By Liz Evans
Who is going to stand up for Buffalo’s charter school students? That’s the question I found myself asking last week as I heard news of the paltry per-pupil aid increases (after three years of freezes) and the continuation of zero building aid to charter school students across New York State. The recently adopted budget amounts to a huge loss for Buffalo charters. It stings more than usual because some high-profile and politically connected New York City charter schools were granted both aid increases and facilities funding support.
What I know best is my own high-performing charter school in urban Buffalo. Elmwood Village Charter School was started by six individuals who wanted to create a better alternative in public education. We, and many others, gave our time, energy and our own assets to create an excellent school.
This was a grass-roots effort to establish a not-for-profit school. Currently, EVCS is the highest-rated elementary school in Buffalo and performs head-to-head with some of the wealthiest school districts. We have true diversity in our school and a caring environment full of mutual respect and high expectations.
We are trying to grow in order to offer our programs to more students in Buffalo. If you attend one of our lotteries, you’ll see an emotional affair, with heartbreak evident throughout the room. Last year we had well over 200 applicants for just 31 kindergarten seats. Buffalo needs more public alternatives to our failing district, but we need resources.

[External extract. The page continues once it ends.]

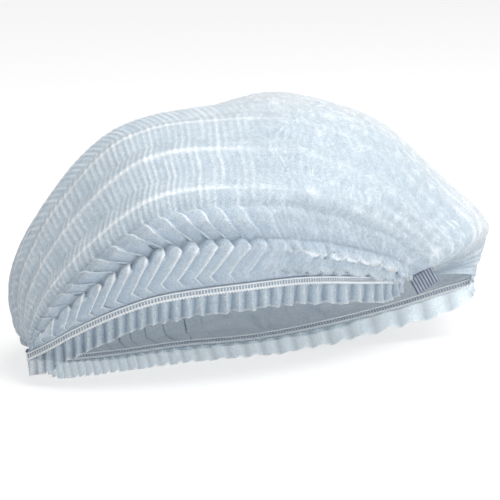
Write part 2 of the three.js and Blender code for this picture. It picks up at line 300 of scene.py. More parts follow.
def fold_shares() -> Array:
    """Share round the section of each fold row, by the length of cloth from the near rim."""
    y = np.array([row.y for row in FOLDS]) * CAP_DEPTH
    z = np.array([row.z for row in FOLDS]) * CAP_HEIGHT
    length = np.concatenate([[0], np.cumsum(np.hypot(np.diff(y), np.diff(z)))])
    return length / length[-1]


FOLD_SHARES = fold_shares()
SECTION = tuple(SectionRow(share, row.y, row.z) for share, row in zip(FOLD_SHARES, FOLDS))


@dataclass
class CapForm:
    """The cap's smooth form: its rims, and the crown's surface without pleats and crimps."""

    shift: Array = field(default_factory=lambda: np.array(ORIGIN_SHIFT))

    def rim_point(self, side: Side, along: Array) -> Array:
        """Points of a rim: each coordinate is a smooth curve through the rim's rows."""
        rows = rim_rows(side)
        sizes = (("x", RIM_LENGTH), ("y", CAP_DEPTH), ("z", CAP_HEIGHT))
        return np.stack([read(rows, n, along) * s for n, s in sizes], -1) + self.shift

    def hang(self, side: Side, along: Array) -> Array:
        """Directions in which the band and ruffle hang, square to the cap's length."""
        forward = read(rim_rows(side), "droop", along)
        return np.stack([np.zeros_like(forward), -forward, -np.sqrt(1 - forward**2)], -1)

    def rim_tangent(self, side: Side, along: Array) -> Array:
        """Directions along a rim, from the difference of two near points."""
        ahead = self.rim_point(side, np.minimum(along + STEP, 1))
        return unit(ahead - self.rim_point(side, np.maximum(along - STEP, 0)))

    def rim_normal(self, side: Side, along: Array) -> Array:
        """Directions out of the band's outer face: hang crossed with the rim's direction."""
        return unit(np.cross(self.hang(side, along), self.rim_tangent(side, along))) * side.value

    def crown(self, along: Array, around: Array) -> Array:
        """Points of the smooth crown.

        A point lies on the straight line between the two rims, moved out by what the middle
        section stands off its own straight line, scaled by the station's rise and spread, and
        pushed past the weld by its reach.

        Args:
            along: shares along the cap.
            around: shares round the section.

        Returns:
            Points, with one more axis than the shares.
        """
        near, far = self.rim_point(Side.NEAR, along), self.rim_point(Side.FAR, along)
        point = lerp(near, far, around[..., None])
        first, last = SECTION[0], SECTION[-1]
        out_y = read(SECTION, "y", around) - lerp(first.y, last.y, around)
        out_z = read(SECTION, "z", around) - lerp(first.z, last.z, around)
        height = np.where(out_z > 0, read(STATIONS, "rise", along), read(STATIONS, "sag", along))
        point[..., 0] += read(STATIONS, "reach", along) * np.sin(np.pi * around) * RIM_LENGTH
        point[..., 1] += out_y * CAP_DEPTH * read(STATIONS, "spread", along)
        point[..., 2] += out_z * CAP_HEIGHT * height
        return point

    def crown_normal(self, along: Array, around: Array) -> Array:
        """Directions out of the crown: the cross of its two slopes."""
        a, r = np.clip(along, STEP, 1 - STEP), np.clip(around, STEP, 1 - STEP)
        lengthwise = self.crown(a + STEP, r) - self.crown(a - STEP, r)
        across = self.crown(a, r + STEP) - self.crown(a, r - STEP)
        return unit(np.cross(lengthwise, across))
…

Gov. Andrew M. Cuomo practiced politics as usual when he horse-traded away any meaningful increases – supported in his original budget proposal – and ignored Buffalo’s need for facilities funds.
Instead, we will continue to pay for our buildings out of our fractional per-pupil aid (charters currently receive approximately 30 percent less per pupil than traditional public schools). Remember, we don’t get money from political donors, foundations or venture capitalists to make ends meet. Our insurance, health care, teachers retirement and other costs, however, do increase yearly.

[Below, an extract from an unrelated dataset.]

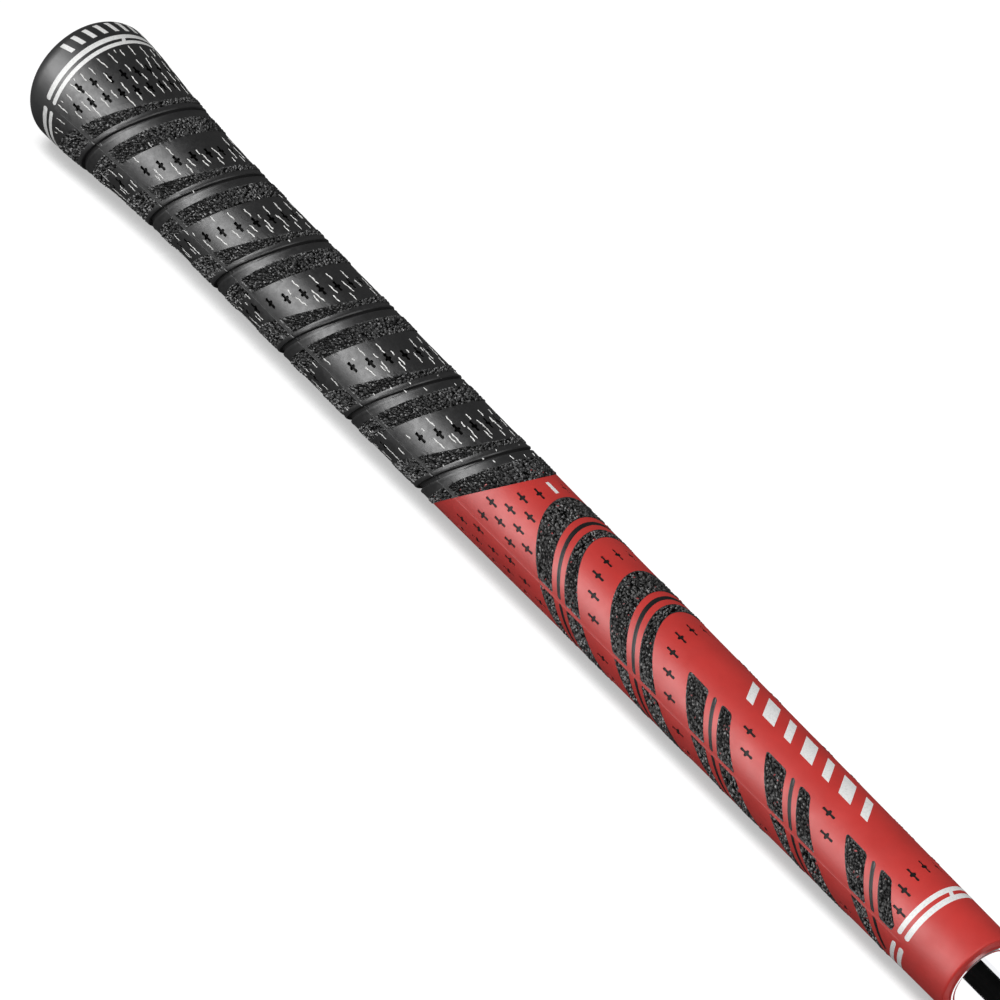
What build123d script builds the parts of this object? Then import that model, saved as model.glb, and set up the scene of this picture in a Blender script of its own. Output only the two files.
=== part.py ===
"""Golf grip: a two-compound rubber sleeve, half corded, fitted on the butt of a steel shaft.

The sleeve lies along +X, from the butt cap at x = 0 to the mouth at x = grip_length. +Z is the front
centre line, which faces up at address, and the mould's parting line lies in the plane z = 0. Its pattern
is made of straight cuts seen from the side, so a band that runs round the sleeve lies between two
tilted planes: x = side + rise * z / radius. Lengths are in millimetres.
"""

from build123d import *
import os
from math import cos, pi, radians, sin

# Sleeve
grip_length = 273.0
cap_radius = 13.9
cap_corner = 4.5
cap_length = 10.7
flare_end = 60.0
flare_radius = 10.9
mouth_radius = 8.2
rim_rounding = 0.4
# Outline of the flare between the cap's corner and the straight taper, as (distance, radius)
flare_middle = [(15.0, 13.25), (30.0, 11.95)]

# Shaft and tape
stub_length = 30.0
butt_radius = 7.62
neck_radius = 6.55
stub_radius = 6.35
shaft_wall = 0.5
# The shaft's first step, from neck to stub, stands just outside the mouth
neck_length = 0.5
tape_thickness = 0.2
tape_stop = 3.0
tape_end = grip_length - tape_stop
tape_seam = 1.0

# Cap
end_wall = 3.5
vent_radius = 2.0
spigot_radius = 10.6
spigot_end = 17.0

# Depths of what is let into the rubber
groove_depth = 0.5
inlay_depth = 0.9
paint_depth = 0.25
mark_depth = 0.4
cord_depth = 0.35

# Joint between the corded black rubber and the red rubber: where it meets the side, and its rise
joint_side = 138.4
joint_rise = 9.3

# Grooves round the corded rubber
groove_count = 6
groove_side = 24.1
groove_pitch = 21.68
groove_rise = 7.2
groove_width = 0.8

# Inlay sets in the red rubber. Each band is two edges, each edge (offset from the set, rise).
set_count = 5
first_set = 163.4
set_pitch = 21.3
wide_band = [(0.0, 9.8), (4.1, 8.0)]
rib_band = [(5.5, 8.1), (6.5, 8.1)]
narrow_band = [(7.7, 8.0), (12.3, 10.4)]
inlay_limit = 259.0
parting_gap = 0.35
# The last three sets stop short of the front centre, to leave room for the motif
fin_start = 194.0
fin_opening = 5.75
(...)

Somehow a politically connected segment of New York City charter schools came out of this budget process with a deal that provides them with free space in district buildings (or reimburses them for rent in private buildings), while Buffalo charters lost $200 per student compared to the governor’s original budget proposal. Doesn’t he understand that the long-term success of his Buffalo Billion ultimately requires an educated workforce?
Our students and our devoted and passionate teachers and staff will keep us moving forward for now. But for the long run we will need the governor and our representatives throughout the state to keep the promise of a good education to all of New York’s children.
Liz Evans is operations manager for Elmwood Village Charter School.